Doing the most valuable things makes our outcomes valued more. This is the key ingredient of success when it comes to product pricing as well.
Lets take a brief walk, through how to approach value based pricing.
The key in deciding a product’s price lies in either ‘perception’ OR ‘reality’ of how valuable the end user considers the product to be.
A bottom up approach is the most useful starting point to make a pricing decision of a product.
When we produce a product for a market, how can we be sure if the market will consider it affordable?
If we do cost based modelling which is in general more inside out approach, how can we gen into the shoes of end-consumer?
While cost model is important to understand how much we had already spent on creating the value out of our product , value model will let us understand if end user can afford this cost or can he spend more for if we’d add some more features/ additions? etc
Value pricing can be best understood from the comparison of Apple & Android.
I believe both these platforms follow value pricing. Lets see why!
An Apple user considers high quality, well designed handset and UI/UX as valuable.
An Android user considers a smart phone with acceptable quality as valuable. To accept this as value, this user is okay to forego some benefits that are enjoyable on other platforms.
The prices of these products reflects these specific features.
Value pricing gives us ways to understand and create segments of the consumer base we are dealing with.
Its near impossible to sell an Apple product to a person who does not see value in their high quality and best user experience. Hence, it is wise to approach value pricing model before one embarks on the product market fit.
If we understand that we are trying to deal with end consumers who are willing to afford only acceptable quality, it is easier to decide how much it should influence your cost model or amount of money we should be spending on creating value.

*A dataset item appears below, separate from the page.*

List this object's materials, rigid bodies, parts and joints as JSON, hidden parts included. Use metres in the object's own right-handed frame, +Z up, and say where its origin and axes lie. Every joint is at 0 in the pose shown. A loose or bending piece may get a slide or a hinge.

The greatest pitfall in value based pricing however is that the product leaders can overestimate or underestimate the value. This sometimes leads product to be placed either much above or much below the affordability of many segments of the market. This will lead to poor market reception.
Value pricing strategy:
A few steps towards achieving value pricing are as follows:
[Step 1] Absence study: In the absence of your product what do you expect your customers to buy/use/spend money on?
[Step 2] Cost to customer: Study the costs that incur to end user to get the job-done or hire a product of that specific job?
[Step 3] Alternatives: Find the list of all alternatives that are at end user’s disposal to get their specific job done. In this step, one need to be critical about finding segmentation of end users. Some are willing to pay less for less value. Some are willing to pay high for high value. Some are willing to pay only for high quality products.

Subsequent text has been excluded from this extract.